SET TASK: From the listing below, copy only the lines from the line that contains "Keep writing the" to the line that contains "return rings", counting those two lines as part of the copy.

GIVEN ENTRIES:

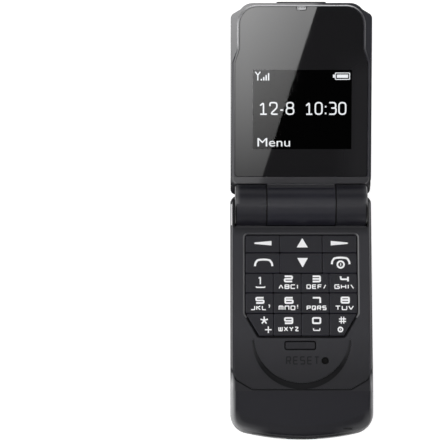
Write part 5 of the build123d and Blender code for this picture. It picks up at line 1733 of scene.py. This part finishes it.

* * *

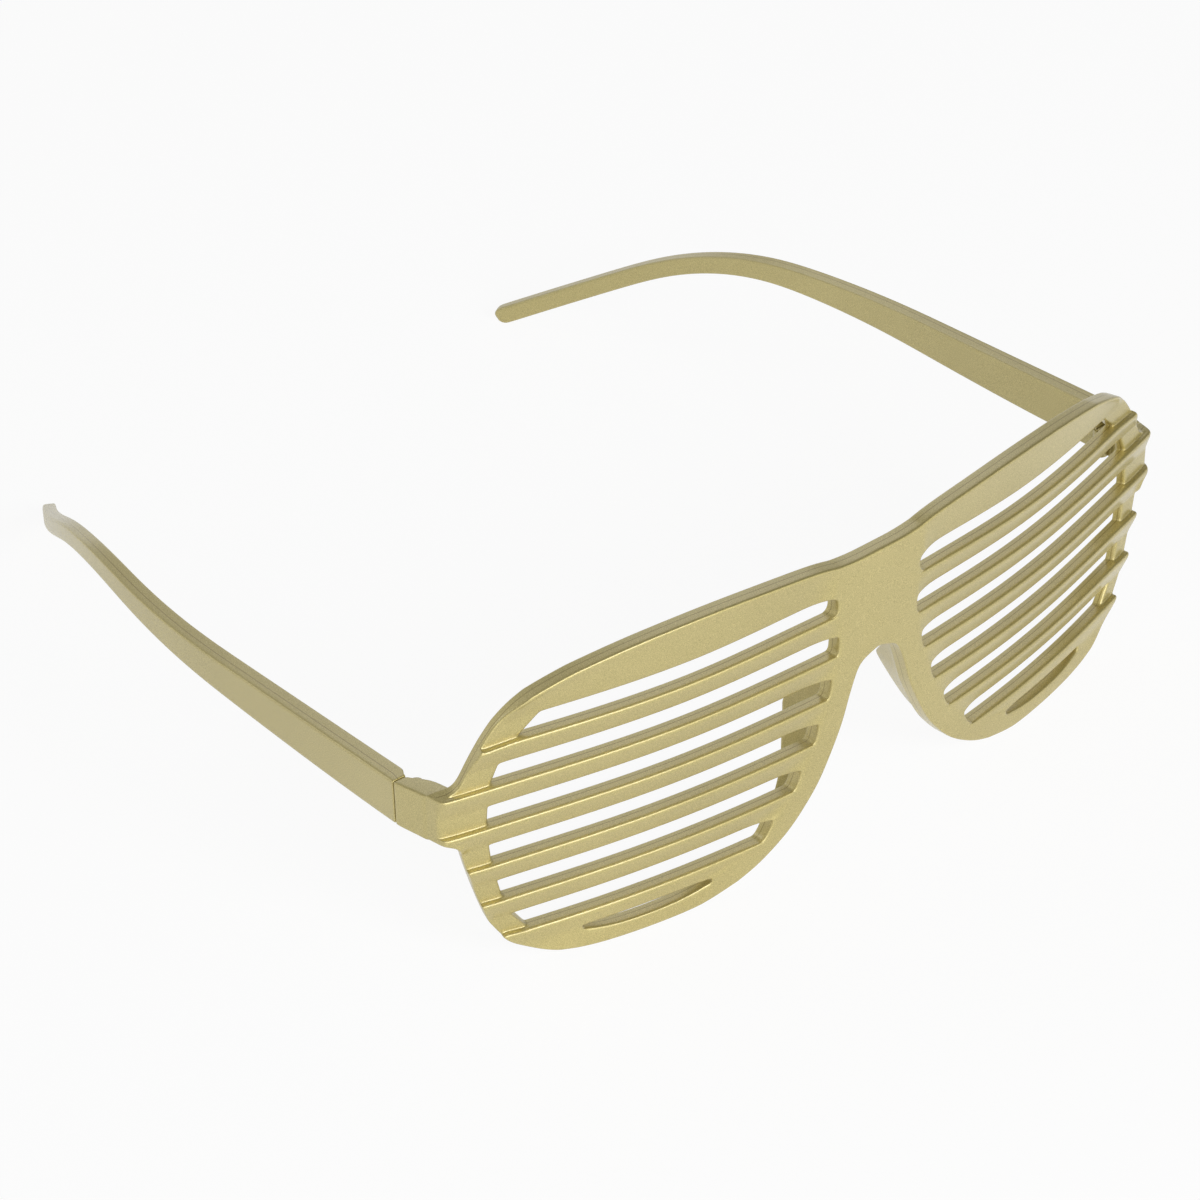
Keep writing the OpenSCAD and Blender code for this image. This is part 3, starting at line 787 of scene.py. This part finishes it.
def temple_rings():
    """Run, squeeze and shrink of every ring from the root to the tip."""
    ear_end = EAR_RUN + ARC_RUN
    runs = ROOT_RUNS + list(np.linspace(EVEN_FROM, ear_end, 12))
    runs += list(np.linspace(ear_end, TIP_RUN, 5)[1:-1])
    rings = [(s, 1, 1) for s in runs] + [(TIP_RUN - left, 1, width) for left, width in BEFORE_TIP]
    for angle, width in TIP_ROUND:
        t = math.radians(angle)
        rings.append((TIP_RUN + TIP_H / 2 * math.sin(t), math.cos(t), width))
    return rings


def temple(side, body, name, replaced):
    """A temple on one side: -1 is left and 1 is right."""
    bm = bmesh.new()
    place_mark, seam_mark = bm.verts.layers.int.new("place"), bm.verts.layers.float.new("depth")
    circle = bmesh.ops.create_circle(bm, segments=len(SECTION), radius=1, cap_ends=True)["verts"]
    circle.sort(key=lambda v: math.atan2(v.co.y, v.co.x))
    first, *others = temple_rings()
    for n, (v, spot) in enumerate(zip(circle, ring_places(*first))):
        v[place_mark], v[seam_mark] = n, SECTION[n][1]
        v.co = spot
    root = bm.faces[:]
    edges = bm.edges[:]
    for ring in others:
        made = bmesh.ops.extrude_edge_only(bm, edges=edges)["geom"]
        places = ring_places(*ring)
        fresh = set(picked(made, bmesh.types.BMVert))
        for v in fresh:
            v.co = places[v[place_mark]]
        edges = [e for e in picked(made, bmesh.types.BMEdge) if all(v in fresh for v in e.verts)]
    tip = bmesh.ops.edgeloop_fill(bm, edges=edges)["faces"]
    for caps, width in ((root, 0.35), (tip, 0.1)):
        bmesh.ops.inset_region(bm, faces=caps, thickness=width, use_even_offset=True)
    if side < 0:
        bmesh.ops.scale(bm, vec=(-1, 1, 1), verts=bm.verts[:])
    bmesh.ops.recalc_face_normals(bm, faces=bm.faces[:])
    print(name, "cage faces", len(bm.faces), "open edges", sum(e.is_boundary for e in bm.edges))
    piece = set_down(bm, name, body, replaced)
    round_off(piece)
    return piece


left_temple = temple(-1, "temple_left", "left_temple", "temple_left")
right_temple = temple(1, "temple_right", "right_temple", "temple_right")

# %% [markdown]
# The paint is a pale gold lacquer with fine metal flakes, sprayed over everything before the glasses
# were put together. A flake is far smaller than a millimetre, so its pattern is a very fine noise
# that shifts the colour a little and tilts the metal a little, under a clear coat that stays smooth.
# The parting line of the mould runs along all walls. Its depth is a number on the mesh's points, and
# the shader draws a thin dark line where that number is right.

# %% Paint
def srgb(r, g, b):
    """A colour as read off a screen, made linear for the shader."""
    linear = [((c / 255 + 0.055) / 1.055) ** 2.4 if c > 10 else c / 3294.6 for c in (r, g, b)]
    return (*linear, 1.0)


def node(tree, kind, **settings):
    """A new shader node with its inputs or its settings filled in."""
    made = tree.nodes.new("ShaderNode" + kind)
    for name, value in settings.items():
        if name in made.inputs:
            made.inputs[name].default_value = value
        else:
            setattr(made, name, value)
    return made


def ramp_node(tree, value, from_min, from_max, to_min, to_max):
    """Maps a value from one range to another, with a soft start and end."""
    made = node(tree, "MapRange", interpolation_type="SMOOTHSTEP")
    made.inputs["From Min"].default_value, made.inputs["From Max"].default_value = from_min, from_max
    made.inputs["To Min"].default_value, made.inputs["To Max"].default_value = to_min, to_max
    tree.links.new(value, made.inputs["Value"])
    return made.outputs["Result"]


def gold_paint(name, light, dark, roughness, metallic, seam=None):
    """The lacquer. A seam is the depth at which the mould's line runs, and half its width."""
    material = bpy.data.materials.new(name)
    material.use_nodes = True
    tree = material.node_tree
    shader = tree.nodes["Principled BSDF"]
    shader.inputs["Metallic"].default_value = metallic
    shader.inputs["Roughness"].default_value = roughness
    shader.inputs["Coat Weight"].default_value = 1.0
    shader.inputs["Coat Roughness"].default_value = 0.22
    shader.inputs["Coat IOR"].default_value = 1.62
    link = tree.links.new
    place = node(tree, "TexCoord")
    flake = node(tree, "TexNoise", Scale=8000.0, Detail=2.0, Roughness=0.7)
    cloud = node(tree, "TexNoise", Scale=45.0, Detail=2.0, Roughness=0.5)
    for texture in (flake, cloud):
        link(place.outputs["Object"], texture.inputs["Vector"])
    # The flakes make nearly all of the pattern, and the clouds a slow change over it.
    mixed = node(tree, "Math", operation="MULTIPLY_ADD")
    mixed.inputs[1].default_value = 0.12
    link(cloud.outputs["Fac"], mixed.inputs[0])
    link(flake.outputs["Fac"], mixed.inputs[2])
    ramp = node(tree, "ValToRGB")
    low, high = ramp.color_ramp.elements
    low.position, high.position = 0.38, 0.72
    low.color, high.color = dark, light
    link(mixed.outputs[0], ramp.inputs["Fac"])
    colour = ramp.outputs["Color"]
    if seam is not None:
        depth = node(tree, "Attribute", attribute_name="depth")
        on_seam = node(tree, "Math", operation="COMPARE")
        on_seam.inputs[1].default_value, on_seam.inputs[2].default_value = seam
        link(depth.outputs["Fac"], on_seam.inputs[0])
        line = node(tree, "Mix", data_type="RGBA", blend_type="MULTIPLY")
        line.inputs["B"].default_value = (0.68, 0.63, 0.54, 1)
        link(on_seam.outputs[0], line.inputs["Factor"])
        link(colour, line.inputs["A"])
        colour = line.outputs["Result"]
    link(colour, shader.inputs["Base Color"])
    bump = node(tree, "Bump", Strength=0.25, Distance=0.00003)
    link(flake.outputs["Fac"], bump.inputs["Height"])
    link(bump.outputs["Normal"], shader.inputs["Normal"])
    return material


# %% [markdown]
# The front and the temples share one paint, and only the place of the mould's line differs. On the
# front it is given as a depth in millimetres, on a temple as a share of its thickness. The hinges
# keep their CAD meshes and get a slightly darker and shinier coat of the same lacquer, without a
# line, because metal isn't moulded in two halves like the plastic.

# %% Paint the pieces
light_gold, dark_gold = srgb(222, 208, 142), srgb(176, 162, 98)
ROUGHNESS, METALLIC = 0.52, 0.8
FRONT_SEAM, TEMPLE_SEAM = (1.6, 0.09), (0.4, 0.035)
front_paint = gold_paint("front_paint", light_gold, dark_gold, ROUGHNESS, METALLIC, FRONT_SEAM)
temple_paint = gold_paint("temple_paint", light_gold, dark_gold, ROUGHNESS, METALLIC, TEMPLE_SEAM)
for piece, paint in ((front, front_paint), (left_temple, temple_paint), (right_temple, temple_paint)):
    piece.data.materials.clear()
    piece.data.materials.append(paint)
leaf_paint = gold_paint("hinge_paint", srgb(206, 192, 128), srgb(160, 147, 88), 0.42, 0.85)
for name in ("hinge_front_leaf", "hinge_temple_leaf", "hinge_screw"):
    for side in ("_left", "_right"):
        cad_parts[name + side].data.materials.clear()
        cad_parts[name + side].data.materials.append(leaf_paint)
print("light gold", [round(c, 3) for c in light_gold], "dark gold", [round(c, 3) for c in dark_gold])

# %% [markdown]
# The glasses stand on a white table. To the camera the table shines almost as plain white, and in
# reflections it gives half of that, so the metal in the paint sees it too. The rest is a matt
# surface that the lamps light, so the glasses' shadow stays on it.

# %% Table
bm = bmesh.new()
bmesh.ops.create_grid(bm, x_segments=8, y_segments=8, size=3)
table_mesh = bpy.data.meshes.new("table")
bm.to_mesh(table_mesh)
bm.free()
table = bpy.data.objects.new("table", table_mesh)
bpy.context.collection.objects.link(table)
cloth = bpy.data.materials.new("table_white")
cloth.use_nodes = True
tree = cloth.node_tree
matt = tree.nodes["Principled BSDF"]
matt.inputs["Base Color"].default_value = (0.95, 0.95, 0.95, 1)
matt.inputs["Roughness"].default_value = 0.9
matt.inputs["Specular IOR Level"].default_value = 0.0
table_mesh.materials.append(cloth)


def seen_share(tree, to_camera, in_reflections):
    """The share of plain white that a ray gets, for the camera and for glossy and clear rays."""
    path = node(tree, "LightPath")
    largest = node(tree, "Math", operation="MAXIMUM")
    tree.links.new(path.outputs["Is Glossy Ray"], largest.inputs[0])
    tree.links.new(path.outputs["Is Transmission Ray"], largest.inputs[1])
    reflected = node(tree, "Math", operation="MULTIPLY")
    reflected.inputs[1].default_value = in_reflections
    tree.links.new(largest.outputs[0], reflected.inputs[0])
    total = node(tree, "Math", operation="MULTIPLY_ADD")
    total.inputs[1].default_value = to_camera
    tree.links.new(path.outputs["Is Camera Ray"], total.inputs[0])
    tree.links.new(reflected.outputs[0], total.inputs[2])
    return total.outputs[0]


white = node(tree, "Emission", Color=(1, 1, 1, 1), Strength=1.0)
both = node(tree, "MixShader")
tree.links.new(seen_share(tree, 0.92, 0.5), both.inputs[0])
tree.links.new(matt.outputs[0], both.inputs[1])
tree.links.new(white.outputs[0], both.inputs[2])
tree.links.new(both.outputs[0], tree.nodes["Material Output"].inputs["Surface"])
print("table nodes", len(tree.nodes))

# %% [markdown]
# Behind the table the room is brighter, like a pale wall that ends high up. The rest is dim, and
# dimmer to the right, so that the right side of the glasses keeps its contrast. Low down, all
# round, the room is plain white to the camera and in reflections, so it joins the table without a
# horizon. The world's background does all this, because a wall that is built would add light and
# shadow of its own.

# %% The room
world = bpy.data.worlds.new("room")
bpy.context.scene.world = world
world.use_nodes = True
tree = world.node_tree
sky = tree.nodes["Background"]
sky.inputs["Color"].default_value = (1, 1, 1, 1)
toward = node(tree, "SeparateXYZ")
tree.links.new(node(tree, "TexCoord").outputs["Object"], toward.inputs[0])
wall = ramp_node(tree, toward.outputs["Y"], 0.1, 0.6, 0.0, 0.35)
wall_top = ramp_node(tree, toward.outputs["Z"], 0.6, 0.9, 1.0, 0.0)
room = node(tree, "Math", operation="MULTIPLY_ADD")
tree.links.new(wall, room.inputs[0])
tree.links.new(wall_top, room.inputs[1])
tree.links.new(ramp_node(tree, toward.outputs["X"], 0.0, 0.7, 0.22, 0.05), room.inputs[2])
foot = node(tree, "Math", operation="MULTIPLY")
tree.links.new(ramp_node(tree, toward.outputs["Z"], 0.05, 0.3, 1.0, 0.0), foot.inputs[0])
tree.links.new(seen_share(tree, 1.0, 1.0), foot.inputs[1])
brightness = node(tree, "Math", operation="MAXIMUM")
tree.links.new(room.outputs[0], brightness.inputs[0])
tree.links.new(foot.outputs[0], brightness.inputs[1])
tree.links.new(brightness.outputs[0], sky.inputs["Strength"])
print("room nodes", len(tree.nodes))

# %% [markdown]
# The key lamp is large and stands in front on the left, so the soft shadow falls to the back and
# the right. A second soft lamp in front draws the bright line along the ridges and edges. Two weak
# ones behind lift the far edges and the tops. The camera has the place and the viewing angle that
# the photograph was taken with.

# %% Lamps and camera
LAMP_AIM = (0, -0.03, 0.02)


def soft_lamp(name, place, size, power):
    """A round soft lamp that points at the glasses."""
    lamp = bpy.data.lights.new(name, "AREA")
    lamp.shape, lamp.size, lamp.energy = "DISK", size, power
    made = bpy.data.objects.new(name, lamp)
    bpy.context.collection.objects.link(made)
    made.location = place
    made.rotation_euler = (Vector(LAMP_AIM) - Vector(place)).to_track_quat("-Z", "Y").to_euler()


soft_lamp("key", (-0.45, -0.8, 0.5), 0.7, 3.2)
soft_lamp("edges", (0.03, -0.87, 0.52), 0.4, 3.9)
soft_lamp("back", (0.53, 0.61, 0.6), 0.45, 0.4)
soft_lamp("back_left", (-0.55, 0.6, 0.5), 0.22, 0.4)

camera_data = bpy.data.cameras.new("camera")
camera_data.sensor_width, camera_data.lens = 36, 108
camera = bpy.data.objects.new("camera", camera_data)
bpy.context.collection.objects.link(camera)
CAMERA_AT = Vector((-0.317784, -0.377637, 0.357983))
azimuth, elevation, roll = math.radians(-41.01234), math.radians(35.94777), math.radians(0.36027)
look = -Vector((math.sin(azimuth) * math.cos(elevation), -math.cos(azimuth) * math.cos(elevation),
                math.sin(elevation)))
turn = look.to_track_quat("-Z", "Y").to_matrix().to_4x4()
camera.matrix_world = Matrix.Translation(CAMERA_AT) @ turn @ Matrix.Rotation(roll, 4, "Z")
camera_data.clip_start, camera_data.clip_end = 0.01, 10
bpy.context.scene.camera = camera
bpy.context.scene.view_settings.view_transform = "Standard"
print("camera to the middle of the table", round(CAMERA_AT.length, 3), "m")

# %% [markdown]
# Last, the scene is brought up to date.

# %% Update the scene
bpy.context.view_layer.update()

CORRECT RESULT:
Keep writing the OpenSCAD and Blender code for this image. This is part 3, starting at line 787 of scene.py. This part finishes it.
def temple_rings():
    """Run, squeeze and shrink of every ring from the root to the tip."""
    ear_end = EAR_RUN + ARC_RUN
    runs = ROOT_RUNS + list(np.linspace(EVEN_FROM, ear_end, 12))
    runs += list(np.linspace(ear_end, TIP_RUN, 5)[1:-1])
    rings = [(s, 1, 1) for s in runs] + [(TIP_RUN - left, 1, width) for left, width in BEFORE_TIP]
    for angle, width in TIP_ROUND:
        t = math.radians(angle)
        rings.append((TIP_RUN + TIP_H / 2 * math.sin(t), math.cos(t), width))
    return rings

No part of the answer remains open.